The home-buying process can be stressful for both buyers and sellers. As a seller, you have already gone through the arduous process of preparing your home, putting it up for sale and dealing with prospective buyers.
When a buyer finally signs the sales agreement, it can feel like you are reaching the light at the end of the tunnel. However, what happens if they back out?
Naturally, a buyer backing out this far into the deal can derail all your plans—and perhaps affect you financially, as well. That said, you might be wondering if you can keep the earnest money deposit as compensation for the time and effort wasted.
Here are some answers that might provide some clarity.
What happens when a buyer backs out after signing the contract?
Many real estate contracts include contingencies. These are conditions or actions that must be met for the contract to become binding. They protect both buyers and sellers by allowing them to back out of a deal under specific circumstances without penalties.
Common contingencies include:
- Financial contingency: Allows the buyer to cancel the contract if they cannot secure a mortgage loan
- Appraisal contingency: Lets the buyer withdraw from the purchase agreement if the property’s value is lower than the agreed-upon sale price.
- Home inspection contingency: This gives the buyer the right to have the property inspected and cancel the contract based on the findings.
Legally, a buyer can back out of the contract if contingencies are not met, even after signing. They are not defaulting on the contract. Rather, they are using contingencies to void it.
However, if both parties meet all contingencies yet the buyer still wants to back out, you may have the right to keep the deposit.
What about when the buyer backs out of escrow?
If the buyer backs out due to a valid contingency, they can usually exit the deal without penalty. A buyer can cancel escrow at any time until all contingencies are met.

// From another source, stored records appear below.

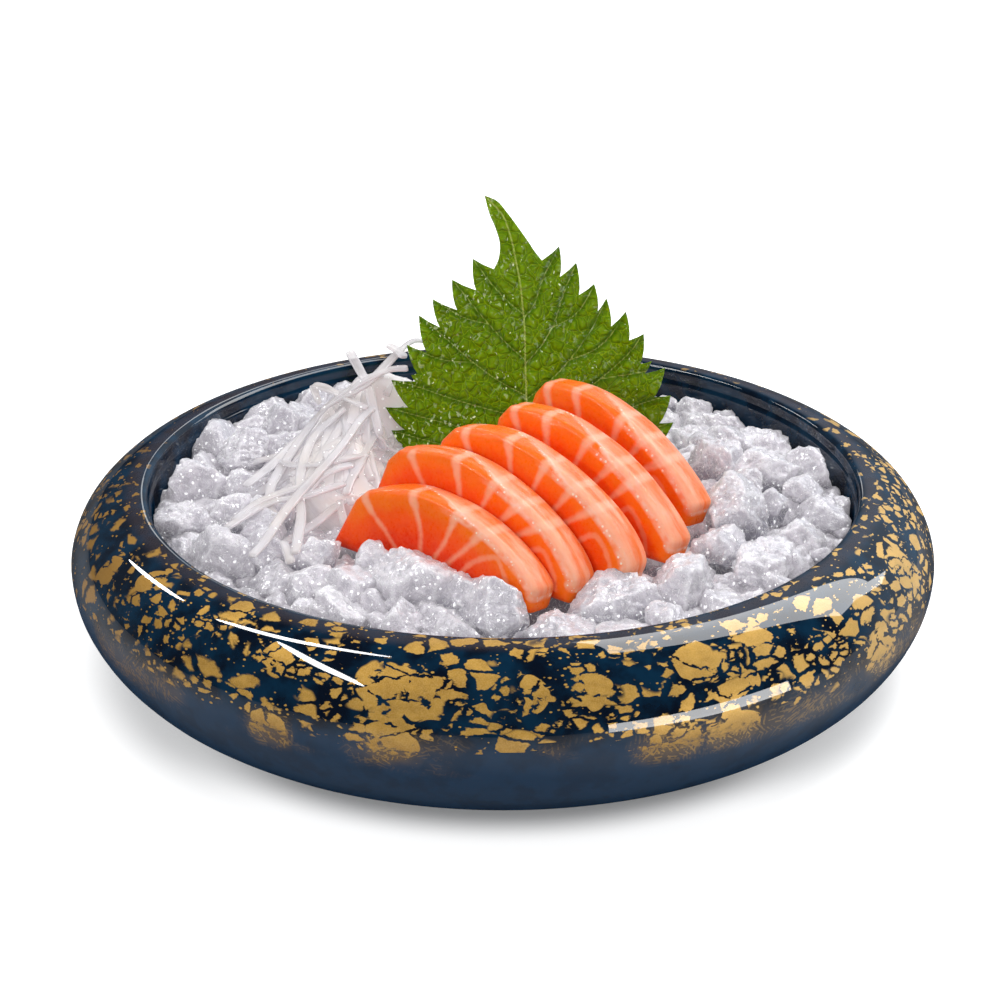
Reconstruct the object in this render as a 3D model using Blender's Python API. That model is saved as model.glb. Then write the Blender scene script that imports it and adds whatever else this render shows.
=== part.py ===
"""Sashimi plate: five salmon slices, a shiso leaf and shredded radish on crushed ice in a round glazed bowl.

Metres, +Z up. The origin is the middle of the bowl's foot, on the surface that the bowl stands on. The cut
faces of the slices look towards -Y, and the leaf stands up behind them. Every soft or wet piece sits in a
pocket that is cut into the ice with a small gap all round.
"""

import math

import bmesh
import bpy
from mathutils import Matrix, Vector, noise
from mathutils.geometry import delaunay_2d_cdt

GAP = 0.0004  # clearance between neighbouring solids
ROW_SHARE = 0.87  # row spacing of a staggered grid, as a share of its point spacing

# Bowl, a solid of revolution: radii from the middle, heights above the table
BOWL_RADIUS = 0.110
BELLY_HEIGHT = 0.0297  # height of the widest line
LIP_RADIUS = 0.0915
LIP_HEIGHT = 0.0477
LIP_CURVE = 0.0024  # how far the lip rolls over, inwards and down
WALL_RADIUS = 0.0891  # inner wall
FLOOR_HEIGHT = 0.0090  # top of the bowl's floor
FLOOR_CURVE = 0.0200  # radius where the floor turns up into the wall
FOOT_RADIUS = 0.0750
FOOT_WIDTH = 0.0090  # flat ring that the bowl stands on
FOOT_RECESS = 0.0015
ROUND = 2.0  # power of a true ellipse: below it a curve is flatter, above it squarer
SHOULDER_POWER = 1.8
BELLY_POWER = 1.95
BOWL_SEGMENTS = 64

# Crushed ice
ICE_CLEARANCE = 0.0008  # to the bowl's wall, and twice that to its floor
ICE_RINGS = 13
ICE_LEVEL = 0.0412  # mean level of the heap along the wall
LUMP_SIZE = 0.017
LUMP_RISE = 0.0052
LUMP_MEAN = 0.55  # distance from a lump's middle, in lump sizes, at which the surface is on the level
# For each swell of the heap: middle, rise above the level (below it for a hollow), and spread
ICE_SWELLS = (
    (Vector((0.008, -0.020)), 0.0030, 0.045),
    (Vector((-0.018, -0.056)), 0.0050, 0.017),
    (Vector((0.006, 0.064)), -0.0035, 0.024),
    (Vector((-0.058, 0.058)), 0.0028, 0.034),
    (Vector((0.064, 0.052)), 0.0028, 0.034),
)

# Salmon slices: each stands on its cut base and leans back
SLICE_THICKNESS = 0.0100
SLICE_LEAN = math.radians(9.0)
SLICE_SINK = 0.0030  # depth of the base below the slice's stated height
SLICE_EDGE = 0.0016  # rounding of the rims of the cut faces
SLICE_END = 0.0030  # height of the blunt right end
SLICE_CREST = 0.44  # where the highest point lies, as a share of the length
SLICE_HEEL = 0.0010  # the right end is cut back by this much at its foot
SHOULDER_CURVATURE = 12.8  # of the stretch from the left shoulder to the crest, per metre
# For each slice: right-hand foot (x, y, height), yaw, length, height, roll in its own plane, fullness of the
# arc, length of the left shoulder, and how far the left end splays per unit of height
SLICES = (
    ((0.0065, -0.0700, 0.0455), -38.8, 0.0630, 0.0170, 0.5, 1.25, 0.0067, 0.45),
    ((0.0156, -0.0640, 0.0452), -38.8, 0.0670, 0.0165, 10.5, 1.40, 0.0053, 0.30),
    ((0.0280, -0.0592, 0.0460), -38.2, 0.0675, 0.0166, 13.5, 1.60, 0.0058, 0.29),
    ((0.0396, -0.0474, 0.0475), -37.0, 0.0690, 0.0158, 13.8, 1.15, 0.0105, 0.18),
    ((0.0455, -0.0290, 0.0490), -39.5, 0.0665, 0.0158, 11.0, 1.10, 0.0115, 0.20),
)

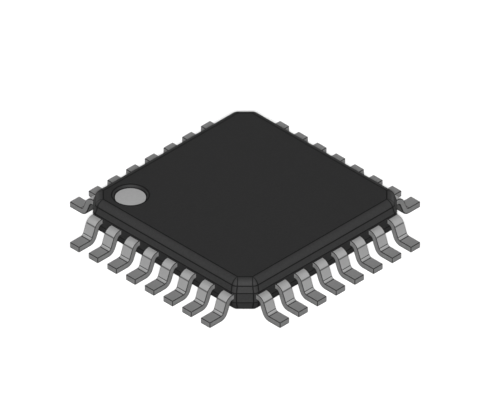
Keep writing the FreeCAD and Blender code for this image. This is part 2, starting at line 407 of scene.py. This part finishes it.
def body_wall(sizes):
    """Upright profile of the body from the top face to the underside.

    Returns inset from the band, height and upright-edge radius for each row.
    The inset is nought on the band and grows with the tangent of the draft
    above and below it. The upright edges keep their radius on the walls and
    lose what the top and bottom roundings move in.
    """
    slope = math.tan(sizes.draft)
    up = (sizes.top - sizes.band_high) * slope
    down = (sizes.band_low - sizes.bottom) * slope
    half_turn = math.radians(45.0) - sizes.draft / 2.0
    top_in = sizes.top_round * math.tan(half_turn)
    low_in = sizes.bottom_round * math.tan(half_turn)
    middle = (sizes.band_low + sizes.band_high) / 2.0
    corners = [
        (up + top_in + FACE_FLAT, sizes.top),
        (up, sizes.top),
        (0.0, sizes.band_high),
        (0.0, sizes.band_low),
        (down, sizes.bottom),
        (down + low_in + FACE_FLAT, sizes.bottom),
    ]
    radii = [sizes.top_round, sizes.edge_soft, sizes.edge_soft, sizes.bottom_round]
    guards = [(sizes.shade_line, sizes.shade_line)] * 4
    path = rounded_path(corners, radii, WALL_STEPS, guards)
    inset, height = path[:, 0], path[:, 1]
    top_start = up - top_in * math.sin(sizes.draft)
    low_start = down - low_in * math.sin(sizes.draft)
    eaten = np.where(height > middle, inset - top_start, inset - low_start)
    radius = np.maximum(sizes.corner_round - np.maximum(eaten, 0.0), BODY_EDGE)
    return inset, height, radius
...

However, these contingencies have deadlines, and if they cancel after the deadline, you may have the right to keep their deposit.
Can you sue the buyer?
It depends. If your contract states that keeping the deposit is equal to liquidated damages, then filing a lawsuit may be out of the question. But if your contract does not restrict your ability to take legal action for breach of contract, then a lawsuit may be a good option to recover damages.